4. Foam padding — everywhere.
A few years ago some manufacturers began putting foam padding on the swim platform. More recently, some of them have covered the deck with it, from stem to stern. Foam padding is much more comfortable to walk or kneel on than nonskid fiberglass, and it compares favorably to marine carpet for comfort. Its longevity is also comparable to carpet, and cleaning up spills and messes is easier. Multiple colors and textures allow it to mimic the look of teak, and manufacturers can create other customized patterns that are attractive to the eye.

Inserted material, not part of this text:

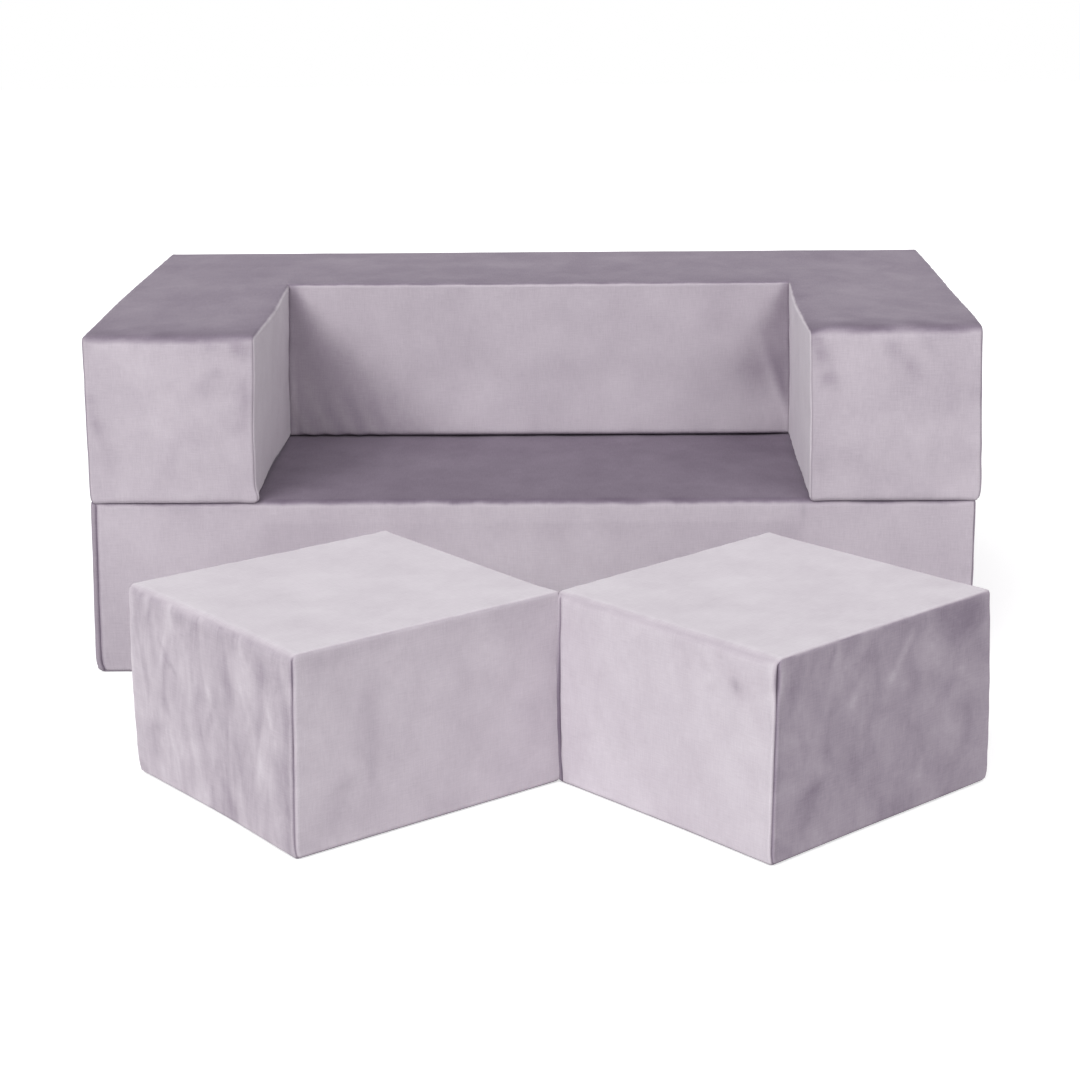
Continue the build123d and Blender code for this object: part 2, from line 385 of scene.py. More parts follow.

5. Electronic integration.
The boat’s systems and the helm station can communicate, much like on larger vessels. This can be more or less advanced in nature and can drive up the cost of a boat, but the more integrated and advanced a bowrider is, the more likely owners are to love it. Digital switching systems, for example, allow the captain to turn on the running lights, the freshwater shower, the stereo system, or just about anything aboard with a swipe of a finger on an LCD display at the dash. And when the MFD and the engine can talk to each other, all kinds of possibilities become available. Operators can pre-set acceleration curves for watersports, employ features such as cruise control and fine-tune performance to make the ideal wake for each individual in the family.